• Goal of the exercise:
Among the records that follow, set down only the lines from the one containing "Turn this picture" to the one containing "const LIMB_STEPS = 24;", both included, exactly.

───── Data to use

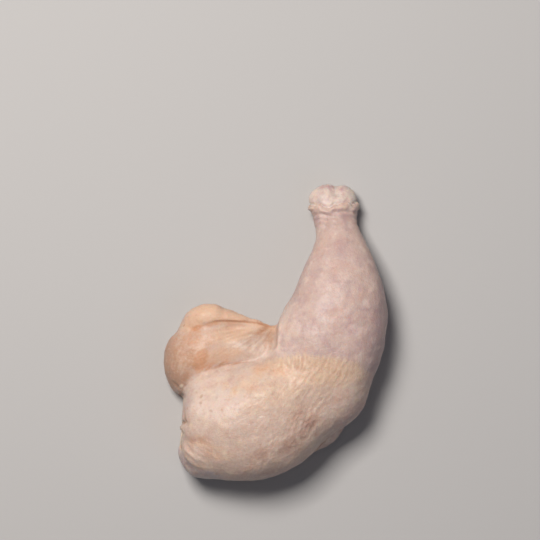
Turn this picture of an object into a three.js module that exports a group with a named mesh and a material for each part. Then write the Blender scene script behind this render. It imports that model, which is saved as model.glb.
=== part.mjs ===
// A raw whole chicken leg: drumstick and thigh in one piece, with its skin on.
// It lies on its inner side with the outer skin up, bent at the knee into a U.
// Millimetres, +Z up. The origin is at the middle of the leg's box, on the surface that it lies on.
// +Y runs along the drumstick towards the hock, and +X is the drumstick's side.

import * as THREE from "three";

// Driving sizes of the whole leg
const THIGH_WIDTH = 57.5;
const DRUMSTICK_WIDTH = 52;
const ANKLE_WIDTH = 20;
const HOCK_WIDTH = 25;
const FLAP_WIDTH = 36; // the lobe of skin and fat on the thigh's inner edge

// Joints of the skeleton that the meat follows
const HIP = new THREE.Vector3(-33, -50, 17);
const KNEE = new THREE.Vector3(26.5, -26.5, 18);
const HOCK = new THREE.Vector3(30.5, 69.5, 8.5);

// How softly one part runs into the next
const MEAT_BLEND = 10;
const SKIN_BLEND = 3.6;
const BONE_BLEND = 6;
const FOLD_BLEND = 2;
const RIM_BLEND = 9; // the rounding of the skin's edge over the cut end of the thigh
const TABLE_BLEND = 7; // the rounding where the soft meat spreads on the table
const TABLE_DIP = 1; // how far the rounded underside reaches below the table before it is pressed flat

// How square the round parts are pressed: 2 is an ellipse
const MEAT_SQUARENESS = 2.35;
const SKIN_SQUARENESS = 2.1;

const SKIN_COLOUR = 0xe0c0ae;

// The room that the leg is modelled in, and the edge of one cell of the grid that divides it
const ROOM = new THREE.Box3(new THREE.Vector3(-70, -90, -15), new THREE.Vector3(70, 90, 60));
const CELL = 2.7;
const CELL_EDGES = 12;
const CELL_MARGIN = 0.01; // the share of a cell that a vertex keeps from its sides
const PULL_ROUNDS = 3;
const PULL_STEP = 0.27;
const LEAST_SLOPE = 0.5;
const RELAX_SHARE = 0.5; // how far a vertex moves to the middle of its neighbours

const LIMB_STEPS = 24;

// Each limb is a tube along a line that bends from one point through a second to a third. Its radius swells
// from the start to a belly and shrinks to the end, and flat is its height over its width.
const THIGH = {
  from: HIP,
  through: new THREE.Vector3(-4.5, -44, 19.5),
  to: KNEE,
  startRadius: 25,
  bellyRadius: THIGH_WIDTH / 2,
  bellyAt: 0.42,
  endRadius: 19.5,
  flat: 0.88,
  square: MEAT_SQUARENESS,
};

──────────
───── Data to use

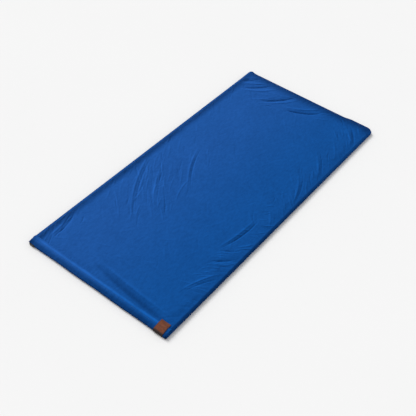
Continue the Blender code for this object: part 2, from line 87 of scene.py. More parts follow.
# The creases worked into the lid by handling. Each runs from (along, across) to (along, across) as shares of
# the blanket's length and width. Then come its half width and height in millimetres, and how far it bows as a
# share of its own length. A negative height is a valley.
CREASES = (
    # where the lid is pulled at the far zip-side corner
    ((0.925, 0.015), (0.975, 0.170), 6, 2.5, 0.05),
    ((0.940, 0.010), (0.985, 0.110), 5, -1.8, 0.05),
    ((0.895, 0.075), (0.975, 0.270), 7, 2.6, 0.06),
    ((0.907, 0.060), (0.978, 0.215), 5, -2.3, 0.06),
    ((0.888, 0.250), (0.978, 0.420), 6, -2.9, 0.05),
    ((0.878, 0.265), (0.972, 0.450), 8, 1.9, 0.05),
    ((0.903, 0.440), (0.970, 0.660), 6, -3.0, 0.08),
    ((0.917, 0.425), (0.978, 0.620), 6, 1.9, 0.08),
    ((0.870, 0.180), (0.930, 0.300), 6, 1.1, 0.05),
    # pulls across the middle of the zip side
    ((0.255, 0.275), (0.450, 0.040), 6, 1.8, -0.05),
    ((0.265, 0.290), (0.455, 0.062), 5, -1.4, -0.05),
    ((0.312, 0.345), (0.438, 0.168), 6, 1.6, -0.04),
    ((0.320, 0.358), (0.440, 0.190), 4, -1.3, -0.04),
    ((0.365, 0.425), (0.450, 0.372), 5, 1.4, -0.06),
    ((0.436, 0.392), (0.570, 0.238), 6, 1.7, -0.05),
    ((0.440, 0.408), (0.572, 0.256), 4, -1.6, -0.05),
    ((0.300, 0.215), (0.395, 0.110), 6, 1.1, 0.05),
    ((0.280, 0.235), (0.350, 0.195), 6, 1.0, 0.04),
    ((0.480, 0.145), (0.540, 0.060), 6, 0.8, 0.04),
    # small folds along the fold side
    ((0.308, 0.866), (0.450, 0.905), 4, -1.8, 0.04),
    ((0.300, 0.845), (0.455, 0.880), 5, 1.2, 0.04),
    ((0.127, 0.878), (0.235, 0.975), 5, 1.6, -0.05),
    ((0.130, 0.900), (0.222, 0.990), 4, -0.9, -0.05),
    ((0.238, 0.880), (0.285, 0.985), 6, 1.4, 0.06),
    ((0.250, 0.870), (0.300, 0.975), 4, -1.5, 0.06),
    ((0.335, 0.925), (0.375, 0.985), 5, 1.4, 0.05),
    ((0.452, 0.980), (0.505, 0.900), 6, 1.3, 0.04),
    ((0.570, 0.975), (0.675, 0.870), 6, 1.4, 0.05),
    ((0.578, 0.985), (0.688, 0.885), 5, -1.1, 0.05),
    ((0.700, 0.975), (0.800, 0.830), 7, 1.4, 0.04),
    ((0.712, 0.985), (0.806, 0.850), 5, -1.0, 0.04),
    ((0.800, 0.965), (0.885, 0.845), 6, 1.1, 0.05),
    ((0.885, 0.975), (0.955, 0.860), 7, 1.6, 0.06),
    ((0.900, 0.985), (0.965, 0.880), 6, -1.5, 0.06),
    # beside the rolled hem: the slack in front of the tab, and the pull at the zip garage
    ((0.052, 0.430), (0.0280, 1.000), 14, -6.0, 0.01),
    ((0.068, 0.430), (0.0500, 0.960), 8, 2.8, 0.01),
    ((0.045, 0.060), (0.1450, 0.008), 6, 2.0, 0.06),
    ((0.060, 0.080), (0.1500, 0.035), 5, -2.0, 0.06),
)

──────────
───── Data to use

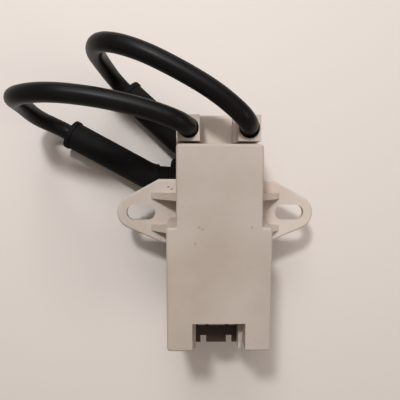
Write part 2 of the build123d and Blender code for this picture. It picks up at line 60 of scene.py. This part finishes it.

──────────

• Full response:
Turn this picture of an object into a three.js module that exports a group with a named mesh and a material for each part. Then write the Blender scene script behind this render. It imports that model, which is saved as model.glb.
=== part.mjs ===
// A raw whole chicken leg: drumstick and thigh in one piece, with its skin on.
// It lies on its inner side with the outer skin up, bent at the knee into a U.
// Millimetres, +Z up. The origin is at the middle of the leg's box, on the surface that it lies on.
// +Y runs along the drumstick towards the hock, and +X is the drumstick's side.

import * as THREE from "three";

// Driving sizes of the whole leg
const THIGH_WIDTH = 57.5;
const DRUMSTICK_WIDTH = 52;
const ANKLE_WIDTH = 20;
const HOCK_WIDTH = 25;
const FLAP_WIDTH = 36; // the lobe of skin and fat on the thigh's inner edge

// Joints of the skeleton that the meat follows
const HIP = new THREE.Vector3(-33, -50, 17);
const KNEE = new THREE.Vector3(26.5, -26.5, 18);
const HOCK = new THREE.Vector3(30.5, 69.5, 8.5);

// How softly one part runs into the next
const MEAT_BLEND = 10;
const SKIN_BLEND = 3.6;
const BONE_BLEND = 6;
const FOLD_BLEND = 2;
const RIM_BLEND = 9; // the rounding of the skin's edge over the cut end of the thigh
const TABLE_BLEND = 7; // the rounding where the soft meat spreads on the table
const TABLE_DIP = 1; // how far the rounded underside reaches below the table before it is pressed flat

// How square the round parts are pressed: 2 is an ellipse
const MEAT_SQUARENESS = 2.35;
const SKIN_SQUARENESS = 2.1;

const SKIN_COLOUR = 0xe0c0ae;

// The room that the leg is modelled in, and the edge of one cell of the grid that divides it
const ROOM = new THREE.Box3(new THREE.Vector3(-70, -90, -15), new THREE.Vector3(70, 90, 60));
const CELL = 2.7;
const CELL_EDGES = 12;
const CELL_MARGIN = 0.01; // the share of a cell that a vertex keeps from its sides
const PULL_ROUNDS = 3;
const PULL_STEP = 0.27;
const LEAST_SLOPE = 0.5;
const RELAX_SHARE = 0.5; // how far a vertex moves to the middle of its neighbours

const LIMB_STEPS = 24;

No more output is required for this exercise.